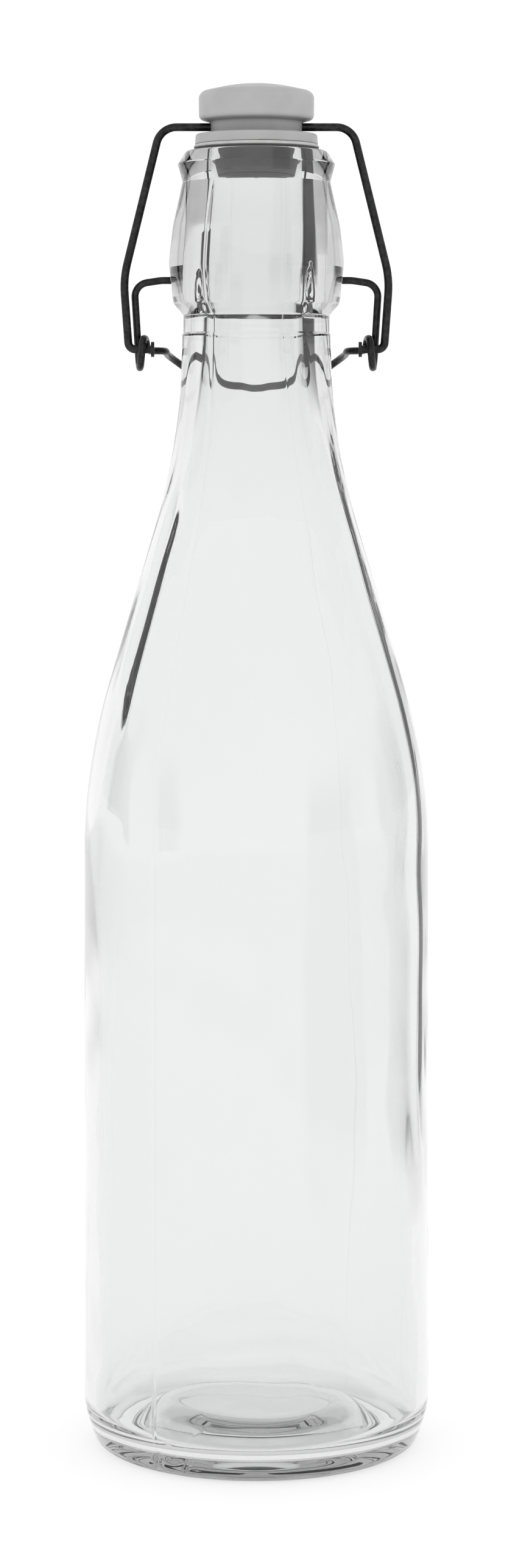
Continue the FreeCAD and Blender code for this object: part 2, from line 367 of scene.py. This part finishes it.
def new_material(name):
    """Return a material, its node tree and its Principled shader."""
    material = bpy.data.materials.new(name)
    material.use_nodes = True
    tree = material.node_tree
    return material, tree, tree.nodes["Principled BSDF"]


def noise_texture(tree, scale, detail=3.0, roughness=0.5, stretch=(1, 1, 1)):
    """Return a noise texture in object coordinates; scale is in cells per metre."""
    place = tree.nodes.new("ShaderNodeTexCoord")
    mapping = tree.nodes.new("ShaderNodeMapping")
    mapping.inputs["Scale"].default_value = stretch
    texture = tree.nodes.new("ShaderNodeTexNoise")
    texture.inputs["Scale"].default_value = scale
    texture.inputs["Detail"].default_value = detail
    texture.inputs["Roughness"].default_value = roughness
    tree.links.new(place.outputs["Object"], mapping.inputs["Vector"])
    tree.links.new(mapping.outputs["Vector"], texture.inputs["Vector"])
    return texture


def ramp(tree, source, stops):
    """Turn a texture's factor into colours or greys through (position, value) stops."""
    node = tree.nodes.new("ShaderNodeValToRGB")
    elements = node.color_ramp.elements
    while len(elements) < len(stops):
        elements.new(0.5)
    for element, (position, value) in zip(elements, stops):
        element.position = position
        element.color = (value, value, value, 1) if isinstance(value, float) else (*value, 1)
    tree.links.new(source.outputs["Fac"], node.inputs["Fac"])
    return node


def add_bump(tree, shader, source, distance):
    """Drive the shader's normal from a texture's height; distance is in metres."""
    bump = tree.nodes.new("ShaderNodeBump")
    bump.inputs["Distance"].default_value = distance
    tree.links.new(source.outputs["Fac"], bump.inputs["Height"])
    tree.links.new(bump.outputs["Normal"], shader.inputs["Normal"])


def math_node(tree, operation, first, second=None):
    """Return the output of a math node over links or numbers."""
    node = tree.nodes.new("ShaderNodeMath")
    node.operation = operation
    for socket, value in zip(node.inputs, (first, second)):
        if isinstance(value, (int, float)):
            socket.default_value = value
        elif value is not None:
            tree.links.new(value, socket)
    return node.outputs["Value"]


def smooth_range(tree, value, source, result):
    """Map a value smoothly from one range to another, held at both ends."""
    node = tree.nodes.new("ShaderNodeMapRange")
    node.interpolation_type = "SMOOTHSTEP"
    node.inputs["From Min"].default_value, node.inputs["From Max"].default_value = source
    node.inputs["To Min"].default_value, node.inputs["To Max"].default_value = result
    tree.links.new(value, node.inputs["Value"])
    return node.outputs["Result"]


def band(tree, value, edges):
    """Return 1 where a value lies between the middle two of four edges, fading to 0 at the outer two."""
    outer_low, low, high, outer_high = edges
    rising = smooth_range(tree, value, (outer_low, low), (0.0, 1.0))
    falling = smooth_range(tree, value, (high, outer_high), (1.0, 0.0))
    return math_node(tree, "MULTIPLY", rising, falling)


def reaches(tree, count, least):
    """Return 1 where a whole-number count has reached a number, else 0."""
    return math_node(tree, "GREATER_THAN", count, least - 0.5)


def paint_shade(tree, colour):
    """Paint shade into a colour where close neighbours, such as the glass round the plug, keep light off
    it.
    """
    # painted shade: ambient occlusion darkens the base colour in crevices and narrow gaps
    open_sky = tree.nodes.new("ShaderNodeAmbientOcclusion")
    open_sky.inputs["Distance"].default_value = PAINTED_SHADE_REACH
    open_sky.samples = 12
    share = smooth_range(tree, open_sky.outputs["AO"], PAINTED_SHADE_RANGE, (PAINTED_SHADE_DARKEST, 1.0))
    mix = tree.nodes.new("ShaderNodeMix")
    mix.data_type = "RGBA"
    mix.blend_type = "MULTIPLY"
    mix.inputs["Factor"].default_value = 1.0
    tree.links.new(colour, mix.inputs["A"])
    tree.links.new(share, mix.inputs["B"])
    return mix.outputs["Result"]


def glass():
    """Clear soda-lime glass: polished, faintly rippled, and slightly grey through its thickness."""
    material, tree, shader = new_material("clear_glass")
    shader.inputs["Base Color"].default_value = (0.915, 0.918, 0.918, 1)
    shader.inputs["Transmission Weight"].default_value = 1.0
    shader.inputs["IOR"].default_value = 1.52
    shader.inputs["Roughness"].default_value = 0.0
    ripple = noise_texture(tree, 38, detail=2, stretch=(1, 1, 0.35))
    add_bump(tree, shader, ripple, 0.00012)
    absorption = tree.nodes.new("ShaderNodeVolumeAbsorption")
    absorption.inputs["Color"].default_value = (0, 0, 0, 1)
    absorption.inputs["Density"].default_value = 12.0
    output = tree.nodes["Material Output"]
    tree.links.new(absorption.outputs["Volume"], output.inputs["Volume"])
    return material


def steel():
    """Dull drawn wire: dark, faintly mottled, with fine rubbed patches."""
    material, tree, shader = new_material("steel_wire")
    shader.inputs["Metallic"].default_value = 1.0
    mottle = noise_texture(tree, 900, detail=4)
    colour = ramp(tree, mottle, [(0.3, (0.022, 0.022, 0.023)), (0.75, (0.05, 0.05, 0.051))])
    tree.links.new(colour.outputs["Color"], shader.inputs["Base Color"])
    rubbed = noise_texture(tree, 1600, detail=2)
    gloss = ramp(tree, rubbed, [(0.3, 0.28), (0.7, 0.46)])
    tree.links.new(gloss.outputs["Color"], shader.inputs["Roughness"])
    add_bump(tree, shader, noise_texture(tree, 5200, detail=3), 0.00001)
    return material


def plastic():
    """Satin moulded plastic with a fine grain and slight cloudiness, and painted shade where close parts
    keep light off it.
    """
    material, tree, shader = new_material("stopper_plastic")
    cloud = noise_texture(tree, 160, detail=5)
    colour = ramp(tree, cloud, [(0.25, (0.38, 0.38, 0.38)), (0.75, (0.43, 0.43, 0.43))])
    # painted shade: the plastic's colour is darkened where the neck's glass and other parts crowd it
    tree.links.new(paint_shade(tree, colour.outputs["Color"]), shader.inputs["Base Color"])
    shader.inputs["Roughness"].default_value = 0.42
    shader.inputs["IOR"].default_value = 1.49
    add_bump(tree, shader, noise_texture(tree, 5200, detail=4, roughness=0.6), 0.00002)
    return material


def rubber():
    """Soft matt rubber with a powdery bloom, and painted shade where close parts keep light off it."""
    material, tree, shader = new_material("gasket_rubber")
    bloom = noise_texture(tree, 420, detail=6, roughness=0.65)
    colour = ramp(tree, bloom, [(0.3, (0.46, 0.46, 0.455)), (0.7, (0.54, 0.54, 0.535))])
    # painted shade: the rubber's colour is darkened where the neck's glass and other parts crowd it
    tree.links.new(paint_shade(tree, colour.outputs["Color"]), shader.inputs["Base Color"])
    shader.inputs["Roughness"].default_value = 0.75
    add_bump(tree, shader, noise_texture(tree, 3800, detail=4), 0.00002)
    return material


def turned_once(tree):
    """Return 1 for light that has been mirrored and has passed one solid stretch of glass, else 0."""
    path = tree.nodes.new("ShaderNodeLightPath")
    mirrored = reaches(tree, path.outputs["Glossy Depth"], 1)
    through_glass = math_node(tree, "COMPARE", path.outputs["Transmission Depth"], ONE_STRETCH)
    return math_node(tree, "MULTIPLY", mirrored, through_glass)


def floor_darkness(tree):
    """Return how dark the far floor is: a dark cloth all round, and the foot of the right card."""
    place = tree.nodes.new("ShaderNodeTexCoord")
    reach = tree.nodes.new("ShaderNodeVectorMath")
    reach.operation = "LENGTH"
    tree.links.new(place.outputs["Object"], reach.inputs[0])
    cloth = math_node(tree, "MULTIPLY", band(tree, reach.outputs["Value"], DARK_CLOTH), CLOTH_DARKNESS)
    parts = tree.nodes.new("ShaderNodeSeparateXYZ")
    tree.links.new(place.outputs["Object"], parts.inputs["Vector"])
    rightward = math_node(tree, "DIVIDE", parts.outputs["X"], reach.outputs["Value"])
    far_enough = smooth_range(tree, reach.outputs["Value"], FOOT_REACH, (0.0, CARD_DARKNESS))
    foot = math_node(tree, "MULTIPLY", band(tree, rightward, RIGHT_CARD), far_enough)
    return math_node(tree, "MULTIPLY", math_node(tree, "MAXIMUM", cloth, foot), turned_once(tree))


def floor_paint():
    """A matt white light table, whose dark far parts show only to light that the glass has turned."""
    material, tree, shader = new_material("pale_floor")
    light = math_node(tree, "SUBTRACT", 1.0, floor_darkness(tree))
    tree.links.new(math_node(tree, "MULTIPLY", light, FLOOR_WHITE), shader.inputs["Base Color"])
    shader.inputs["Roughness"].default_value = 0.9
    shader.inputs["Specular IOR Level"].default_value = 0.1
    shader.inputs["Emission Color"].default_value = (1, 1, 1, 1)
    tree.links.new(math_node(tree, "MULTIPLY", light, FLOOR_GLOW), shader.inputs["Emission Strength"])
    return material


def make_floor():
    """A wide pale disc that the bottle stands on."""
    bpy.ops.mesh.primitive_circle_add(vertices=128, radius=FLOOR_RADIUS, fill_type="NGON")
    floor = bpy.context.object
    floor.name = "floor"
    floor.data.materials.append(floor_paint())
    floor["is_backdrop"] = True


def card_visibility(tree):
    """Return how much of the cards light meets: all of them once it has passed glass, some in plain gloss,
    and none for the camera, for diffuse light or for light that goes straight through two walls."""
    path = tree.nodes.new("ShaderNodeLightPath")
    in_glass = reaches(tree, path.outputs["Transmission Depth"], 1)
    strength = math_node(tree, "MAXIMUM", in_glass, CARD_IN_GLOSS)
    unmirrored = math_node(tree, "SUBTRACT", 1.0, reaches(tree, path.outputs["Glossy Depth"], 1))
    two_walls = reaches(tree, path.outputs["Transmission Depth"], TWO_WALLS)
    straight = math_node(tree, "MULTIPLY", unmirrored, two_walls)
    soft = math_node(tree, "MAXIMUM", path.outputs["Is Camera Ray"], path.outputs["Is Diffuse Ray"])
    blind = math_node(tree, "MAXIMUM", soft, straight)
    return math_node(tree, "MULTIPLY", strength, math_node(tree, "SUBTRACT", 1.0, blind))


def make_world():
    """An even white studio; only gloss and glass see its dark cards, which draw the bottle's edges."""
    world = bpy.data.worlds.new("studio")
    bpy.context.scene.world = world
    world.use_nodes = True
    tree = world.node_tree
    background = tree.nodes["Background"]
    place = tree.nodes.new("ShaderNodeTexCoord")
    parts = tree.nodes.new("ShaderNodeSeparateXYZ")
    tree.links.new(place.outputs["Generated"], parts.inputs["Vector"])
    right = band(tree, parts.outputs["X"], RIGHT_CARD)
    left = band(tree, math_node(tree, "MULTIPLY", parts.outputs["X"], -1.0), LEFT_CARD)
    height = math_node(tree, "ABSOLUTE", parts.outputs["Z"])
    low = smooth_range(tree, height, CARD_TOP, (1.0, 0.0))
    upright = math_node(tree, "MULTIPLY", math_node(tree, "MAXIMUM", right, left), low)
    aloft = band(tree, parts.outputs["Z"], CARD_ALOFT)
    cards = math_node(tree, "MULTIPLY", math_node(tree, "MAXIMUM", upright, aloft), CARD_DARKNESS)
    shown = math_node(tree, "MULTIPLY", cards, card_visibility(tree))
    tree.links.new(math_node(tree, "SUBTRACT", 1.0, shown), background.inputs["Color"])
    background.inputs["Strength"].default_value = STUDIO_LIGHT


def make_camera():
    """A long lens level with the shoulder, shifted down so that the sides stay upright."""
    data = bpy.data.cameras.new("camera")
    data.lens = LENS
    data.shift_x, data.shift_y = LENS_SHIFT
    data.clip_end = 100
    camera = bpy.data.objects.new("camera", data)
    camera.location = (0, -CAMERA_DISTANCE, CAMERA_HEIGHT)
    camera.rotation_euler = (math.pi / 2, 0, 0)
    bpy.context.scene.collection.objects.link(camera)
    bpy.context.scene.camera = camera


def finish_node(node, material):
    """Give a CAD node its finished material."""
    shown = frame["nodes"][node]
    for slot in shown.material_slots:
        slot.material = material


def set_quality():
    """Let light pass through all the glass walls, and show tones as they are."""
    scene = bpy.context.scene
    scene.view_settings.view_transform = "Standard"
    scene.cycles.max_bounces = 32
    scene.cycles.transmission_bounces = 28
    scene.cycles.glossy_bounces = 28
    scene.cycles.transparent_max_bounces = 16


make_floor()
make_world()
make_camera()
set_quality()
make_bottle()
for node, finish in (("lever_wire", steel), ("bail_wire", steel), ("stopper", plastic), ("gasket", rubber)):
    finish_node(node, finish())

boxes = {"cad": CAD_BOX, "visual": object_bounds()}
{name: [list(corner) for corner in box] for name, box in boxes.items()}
= = = = = = =
▶ _Goal_: Reprint the data above from the opening line to the line holding "return texture", inclusive, and nothing else.

▶ _Result of this task_:
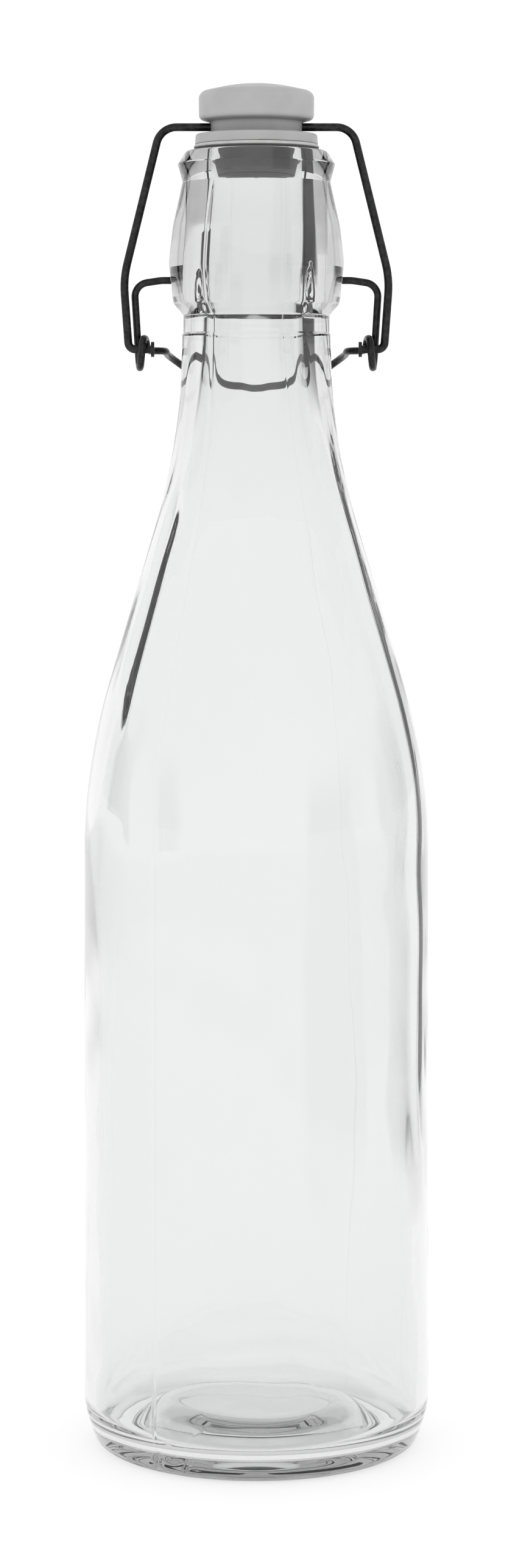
Continue the FreeCAD and Blender code for this object: part 2, from line 367 of scene.py. This part finishes it.
def new_material(name):
    """Return a material, its node tree and its Principled shader."""
    material = bpy.data.materials.new(name)
    material.use_nodes = True
    tree = material.node_tree
    return material, tree, tree.nodes["Principled BSDF"]


def noise_texture(tree, scale, detail=3.0, roughness=0.5, stretch=(1, 1, 1)):
    """Return a noise texture in object coordinates; scale is in cells per metre."""
    place = tree.nodes.new("ShaderNodeTexCoord")
    mapping = tree.nodes.new("ShaderNodeMapping")
    mapping.inputs["Scale"].default_value = stretch
    texture = tree.nodes.new("ShaderNodeTexNoise")
    texture.inputs["Scale"].default_value = scale
    texture.inputs["Detail"].default_value = detail
    texture.inputs["Roughness"].default_value = roughness
    tree.links.new(place.outputs["Object"], mapping.inputs["Vector"])
    tree.links.new(mapping.outputs["Vector"], texture.inputs["Vector"])
    return texture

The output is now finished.